> _Task to carry out_:
Keep only the lines that hold the string "rigid", filtering out the rest of the entries below.

> _Material_:
BEGIN

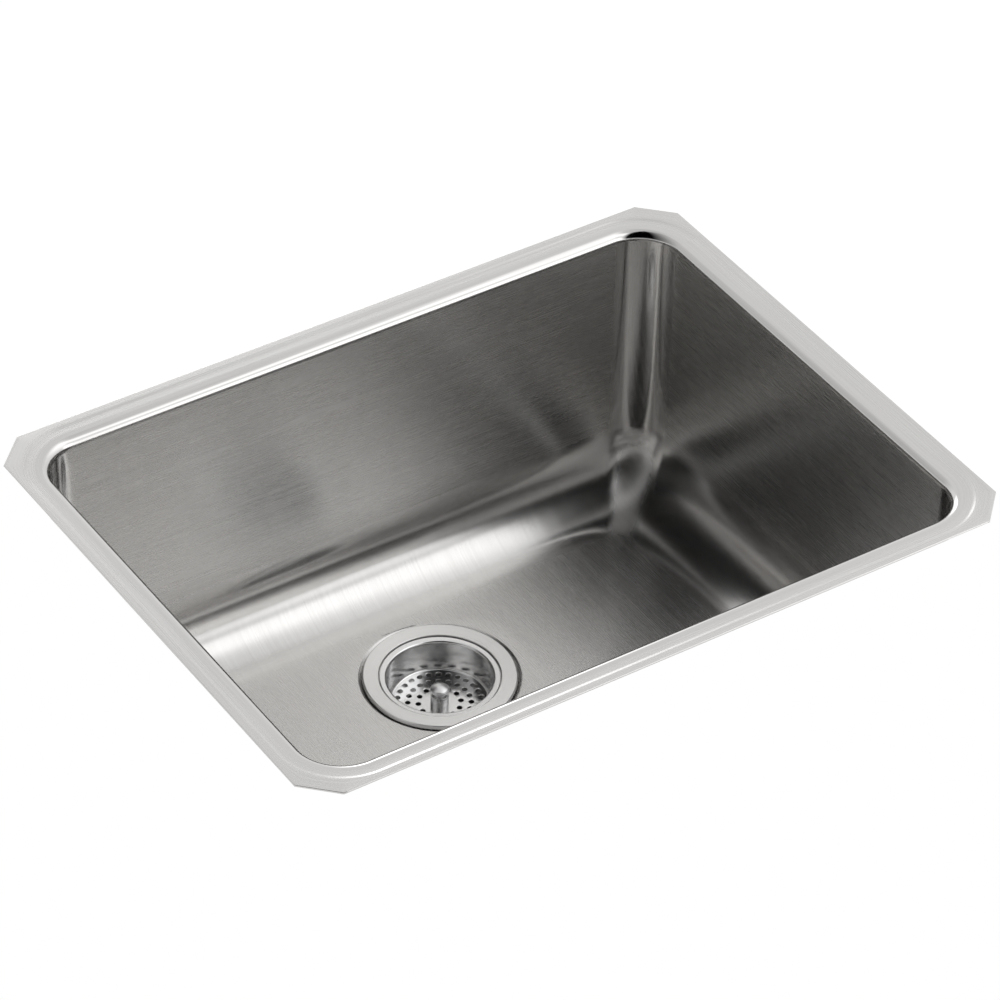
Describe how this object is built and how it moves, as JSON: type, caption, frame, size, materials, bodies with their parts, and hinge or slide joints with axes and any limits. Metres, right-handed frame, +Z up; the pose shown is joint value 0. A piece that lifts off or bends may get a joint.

END
BEGIN

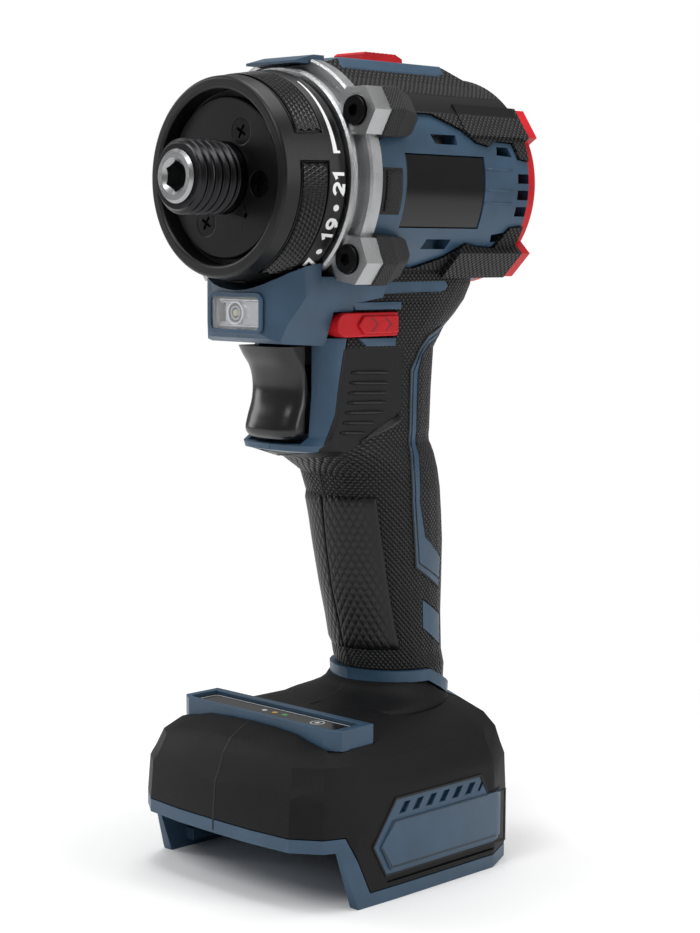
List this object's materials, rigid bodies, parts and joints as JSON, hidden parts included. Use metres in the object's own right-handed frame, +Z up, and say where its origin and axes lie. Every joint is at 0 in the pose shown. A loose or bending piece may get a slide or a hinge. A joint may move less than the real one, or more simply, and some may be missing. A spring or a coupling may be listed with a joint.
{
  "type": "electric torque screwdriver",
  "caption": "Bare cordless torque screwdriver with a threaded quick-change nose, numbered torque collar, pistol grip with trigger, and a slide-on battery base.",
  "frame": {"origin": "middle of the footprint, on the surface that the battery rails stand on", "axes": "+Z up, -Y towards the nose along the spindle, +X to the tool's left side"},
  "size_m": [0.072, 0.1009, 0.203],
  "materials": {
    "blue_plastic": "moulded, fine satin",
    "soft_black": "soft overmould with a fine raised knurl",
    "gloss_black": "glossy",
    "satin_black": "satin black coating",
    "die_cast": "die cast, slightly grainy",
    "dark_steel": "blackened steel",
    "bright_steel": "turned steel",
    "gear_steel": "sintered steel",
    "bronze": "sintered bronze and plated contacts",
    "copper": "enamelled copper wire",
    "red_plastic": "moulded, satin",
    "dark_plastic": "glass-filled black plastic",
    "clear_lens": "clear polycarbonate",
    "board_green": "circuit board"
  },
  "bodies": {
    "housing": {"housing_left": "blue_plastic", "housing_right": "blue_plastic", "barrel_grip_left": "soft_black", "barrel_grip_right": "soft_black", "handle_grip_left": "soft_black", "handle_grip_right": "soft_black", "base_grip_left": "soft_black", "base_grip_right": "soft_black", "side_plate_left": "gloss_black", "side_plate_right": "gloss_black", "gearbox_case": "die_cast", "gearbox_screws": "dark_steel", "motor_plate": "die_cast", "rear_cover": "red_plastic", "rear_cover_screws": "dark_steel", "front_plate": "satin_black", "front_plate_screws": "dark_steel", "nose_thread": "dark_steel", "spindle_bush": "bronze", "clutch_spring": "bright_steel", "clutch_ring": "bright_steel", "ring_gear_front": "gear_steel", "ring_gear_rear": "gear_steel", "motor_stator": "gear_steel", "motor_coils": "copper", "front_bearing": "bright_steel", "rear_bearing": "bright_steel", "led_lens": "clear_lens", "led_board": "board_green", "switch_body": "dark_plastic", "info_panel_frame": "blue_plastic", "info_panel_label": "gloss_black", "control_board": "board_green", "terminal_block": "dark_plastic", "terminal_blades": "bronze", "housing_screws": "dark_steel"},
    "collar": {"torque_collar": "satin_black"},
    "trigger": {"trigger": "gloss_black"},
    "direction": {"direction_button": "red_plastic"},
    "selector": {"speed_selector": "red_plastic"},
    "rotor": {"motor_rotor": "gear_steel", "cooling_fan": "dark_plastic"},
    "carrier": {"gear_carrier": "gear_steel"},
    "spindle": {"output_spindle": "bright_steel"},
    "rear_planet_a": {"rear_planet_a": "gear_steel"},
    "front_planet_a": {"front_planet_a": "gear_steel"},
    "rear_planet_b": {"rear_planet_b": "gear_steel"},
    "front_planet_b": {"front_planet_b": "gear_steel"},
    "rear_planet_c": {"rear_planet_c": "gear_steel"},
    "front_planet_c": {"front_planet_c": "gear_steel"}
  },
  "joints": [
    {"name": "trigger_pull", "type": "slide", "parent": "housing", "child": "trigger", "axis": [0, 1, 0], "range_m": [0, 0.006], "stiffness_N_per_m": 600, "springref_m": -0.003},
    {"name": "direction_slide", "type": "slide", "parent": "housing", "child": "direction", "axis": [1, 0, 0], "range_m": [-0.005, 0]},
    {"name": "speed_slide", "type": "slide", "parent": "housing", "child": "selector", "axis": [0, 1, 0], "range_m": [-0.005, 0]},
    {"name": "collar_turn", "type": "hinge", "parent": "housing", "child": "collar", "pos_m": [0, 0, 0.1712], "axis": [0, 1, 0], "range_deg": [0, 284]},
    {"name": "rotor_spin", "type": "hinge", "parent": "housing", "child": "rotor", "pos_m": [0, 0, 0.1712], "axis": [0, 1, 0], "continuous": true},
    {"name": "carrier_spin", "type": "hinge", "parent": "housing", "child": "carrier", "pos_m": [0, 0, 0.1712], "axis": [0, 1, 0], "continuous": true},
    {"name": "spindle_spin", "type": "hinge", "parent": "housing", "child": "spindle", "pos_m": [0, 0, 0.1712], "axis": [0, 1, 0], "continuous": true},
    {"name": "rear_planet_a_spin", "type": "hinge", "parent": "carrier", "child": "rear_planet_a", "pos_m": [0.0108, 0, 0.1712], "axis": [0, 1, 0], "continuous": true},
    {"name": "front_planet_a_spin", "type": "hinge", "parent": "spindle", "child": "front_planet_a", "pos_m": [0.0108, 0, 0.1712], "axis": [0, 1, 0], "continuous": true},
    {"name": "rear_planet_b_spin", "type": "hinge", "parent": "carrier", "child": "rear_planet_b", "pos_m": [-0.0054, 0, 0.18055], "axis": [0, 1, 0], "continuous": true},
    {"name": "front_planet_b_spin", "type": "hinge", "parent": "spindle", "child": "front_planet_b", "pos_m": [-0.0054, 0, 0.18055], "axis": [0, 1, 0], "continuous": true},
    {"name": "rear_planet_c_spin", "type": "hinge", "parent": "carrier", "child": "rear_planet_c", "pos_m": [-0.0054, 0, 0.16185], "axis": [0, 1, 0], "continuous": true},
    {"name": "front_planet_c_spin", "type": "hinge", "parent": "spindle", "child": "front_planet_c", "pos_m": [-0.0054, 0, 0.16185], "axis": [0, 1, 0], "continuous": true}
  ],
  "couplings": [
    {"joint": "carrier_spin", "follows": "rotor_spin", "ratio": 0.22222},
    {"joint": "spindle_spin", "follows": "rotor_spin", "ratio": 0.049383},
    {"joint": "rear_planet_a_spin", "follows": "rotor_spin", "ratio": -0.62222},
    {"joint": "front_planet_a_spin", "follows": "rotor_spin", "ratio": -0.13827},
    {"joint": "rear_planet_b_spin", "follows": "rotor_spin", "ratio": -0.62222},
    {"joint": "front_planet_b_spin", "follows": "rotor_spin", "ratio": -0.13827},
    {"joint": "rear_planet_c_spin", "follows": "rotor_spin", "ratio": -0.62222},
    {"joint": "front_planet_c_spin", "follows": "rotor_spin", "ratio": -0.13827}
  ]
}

END
BEGIN

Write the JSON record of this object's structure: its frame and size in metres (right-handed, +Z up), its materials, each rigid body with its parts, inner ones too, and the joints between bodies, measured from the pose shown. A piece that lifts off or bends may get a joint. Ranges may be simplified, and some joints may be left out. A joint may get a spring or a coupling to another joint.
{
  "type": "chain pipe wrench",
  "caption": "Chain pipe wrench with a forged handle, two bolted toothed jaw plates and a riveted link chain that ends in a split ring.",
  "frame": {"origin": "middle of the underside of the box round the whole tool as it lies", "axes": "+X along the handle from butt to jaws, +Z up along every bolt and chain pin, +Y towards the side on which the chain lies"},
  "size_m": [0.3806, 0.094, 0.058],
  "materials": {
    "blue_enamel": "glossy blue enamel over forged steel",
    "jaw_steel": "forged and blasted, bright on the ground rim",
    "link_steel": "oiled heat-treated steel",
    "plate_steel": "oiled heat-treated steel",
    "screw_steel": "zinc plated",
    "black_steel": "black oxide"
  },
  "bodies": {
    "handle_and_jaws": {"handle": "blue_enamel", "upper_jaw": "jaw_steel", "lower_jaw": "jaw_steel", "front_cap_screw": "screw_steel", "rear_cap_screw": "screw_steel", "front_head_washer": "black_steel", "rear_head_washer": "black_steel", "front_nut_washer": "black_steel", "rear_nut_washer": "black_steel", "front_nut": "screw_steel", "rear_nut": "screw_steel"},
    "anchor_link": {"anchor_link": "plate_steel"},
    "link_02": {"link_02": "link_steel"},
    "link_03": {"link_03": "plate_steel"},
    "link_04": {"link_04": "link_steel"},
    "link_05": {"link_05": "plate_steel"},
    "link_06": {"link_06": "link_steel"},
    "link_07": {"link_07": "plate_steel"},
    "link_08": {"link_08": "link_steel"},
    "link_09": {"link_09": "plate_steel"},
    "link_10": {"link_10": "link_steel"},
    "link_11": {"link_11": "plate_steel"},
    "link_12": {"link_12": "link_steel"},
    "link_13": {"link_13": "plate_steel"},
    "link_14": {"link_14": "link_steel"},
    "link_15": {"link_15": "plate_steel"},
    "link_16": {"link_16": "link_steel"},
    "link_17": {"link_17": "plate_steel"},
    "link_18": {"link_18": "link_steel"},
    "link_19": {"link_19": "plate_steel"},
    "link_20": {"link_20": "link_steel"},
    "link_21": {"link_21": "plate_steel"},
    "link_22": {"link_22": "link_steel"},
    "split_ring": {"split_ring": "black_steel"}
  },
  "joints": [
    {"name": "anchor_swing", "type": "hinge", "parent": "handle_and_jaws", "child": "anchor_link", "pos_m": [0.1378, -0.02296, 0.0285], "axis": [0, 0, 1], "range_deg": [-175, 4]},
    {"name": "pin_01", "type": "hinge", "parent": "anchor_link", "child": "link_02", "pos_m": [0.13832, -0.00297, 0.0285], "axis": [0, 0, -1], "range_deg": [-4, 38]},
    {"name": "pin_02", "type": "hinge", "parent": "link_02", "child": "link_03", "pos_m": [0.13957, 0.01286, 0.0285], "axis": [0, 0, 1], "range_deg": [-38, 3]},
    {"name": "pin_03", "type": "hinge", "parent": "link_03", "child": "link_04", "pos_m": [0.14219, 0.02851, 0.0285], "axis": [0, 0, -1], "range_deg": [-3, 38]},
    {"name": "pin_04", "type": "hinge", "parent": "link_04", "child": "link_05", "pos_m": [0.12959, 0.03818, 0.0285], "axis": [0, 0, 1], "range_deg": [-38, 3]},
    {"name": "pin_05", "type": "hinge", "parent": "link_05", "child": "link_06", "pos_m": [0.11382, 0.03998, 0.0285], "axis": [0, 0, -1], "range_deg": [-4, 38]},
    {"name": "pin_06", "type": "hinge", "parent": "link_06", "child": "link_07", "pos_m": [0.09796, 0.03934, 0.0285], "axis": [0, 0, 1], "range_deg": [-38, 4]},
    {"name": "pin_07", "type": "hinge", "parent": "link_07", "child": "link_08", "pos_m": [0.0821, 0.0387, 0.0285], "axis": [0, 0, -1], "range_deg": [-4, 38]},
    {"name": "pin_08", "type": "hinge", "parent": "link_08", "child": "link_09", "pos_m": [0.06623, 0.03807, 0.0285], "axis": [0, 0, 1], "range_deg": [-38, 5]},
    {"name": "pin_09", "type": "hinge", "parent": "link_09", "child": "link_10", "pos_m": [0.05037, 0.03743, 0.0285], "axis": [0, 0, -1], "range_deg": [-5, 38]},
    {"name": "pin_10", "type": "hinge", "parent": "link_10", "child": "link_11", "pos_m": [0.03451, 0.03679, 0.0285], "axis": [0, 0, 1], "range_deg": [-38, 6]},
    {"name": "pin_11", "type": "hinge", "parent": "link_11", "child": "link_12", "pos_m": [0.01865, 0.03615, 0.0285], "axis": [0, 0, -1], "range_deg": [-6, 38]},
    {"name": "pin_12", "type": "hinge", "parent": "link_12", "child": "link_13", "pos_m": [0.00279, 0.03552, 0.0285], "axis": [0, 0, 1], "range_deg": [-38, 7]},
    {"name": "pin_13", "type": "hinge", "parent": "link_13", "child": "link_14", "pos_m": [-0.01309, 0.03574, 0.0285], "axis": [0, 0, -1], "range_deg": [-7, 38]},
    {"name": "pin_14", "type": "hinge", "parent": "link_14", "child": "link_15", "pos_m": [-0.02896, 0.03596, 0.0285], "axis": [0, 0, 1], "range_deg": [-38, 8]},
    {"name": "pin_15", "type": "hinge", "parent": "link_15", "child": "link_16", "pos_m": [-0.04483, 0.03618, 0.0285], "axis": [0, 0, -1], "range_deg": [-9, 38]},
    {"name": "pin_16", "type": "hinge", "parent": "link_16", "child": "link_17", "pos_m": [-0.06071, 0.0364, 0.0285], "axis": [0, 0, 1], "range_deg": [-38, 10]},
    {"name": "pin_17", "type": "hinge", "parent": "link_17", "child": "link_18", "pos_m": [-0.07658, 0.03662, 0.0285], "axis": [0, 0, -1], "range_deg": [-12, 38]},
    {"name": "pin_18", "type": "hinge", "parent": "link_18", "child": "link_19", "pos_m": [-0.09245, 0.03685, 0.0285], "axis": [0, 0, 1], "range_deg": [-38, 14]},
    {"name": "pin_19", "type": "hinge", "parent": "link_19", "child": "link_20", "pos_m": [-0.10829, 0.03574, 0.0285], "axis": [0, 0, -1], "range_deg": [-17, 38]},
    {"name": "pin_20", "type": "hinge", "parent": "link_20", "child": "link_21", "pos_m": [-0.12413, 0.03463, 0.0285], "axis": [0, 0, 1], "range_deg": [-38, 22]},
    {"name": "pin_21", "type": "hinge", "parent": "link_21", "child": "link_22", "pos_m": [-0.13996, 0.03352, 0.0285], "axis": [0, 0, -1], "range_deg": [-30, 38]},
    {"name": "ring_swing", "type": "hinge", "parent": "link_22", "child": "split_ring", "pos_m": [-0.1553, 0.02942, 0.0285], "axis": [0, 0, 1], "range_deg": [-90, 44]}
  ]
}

END

> _Finished answer_:
List this object's materials, rigid bodies, parts and joints as JSON, hidden parts included. Use metres in the object's own right-handed frame, +Z up, and say where its origin and axes lie. Every joint is at 0 in the pose shown. A loose or bending piece may get a slide or a hinge. A joint may move less than the real one, or more simply, and some may be missing. A spring or a coupling may be listed with a joint.
Write the JSON record of this object's structure: its frame and size in metres (right-handed, +Z up), its materials, each rigid body with its parts, inner ones too, and the joints between bodies, measured from the pose shown. A piece that lifts off or bends may get a joint. Ranges may be simplified, and some joints may be left out. A joint may get a spring or a coupling to another joint.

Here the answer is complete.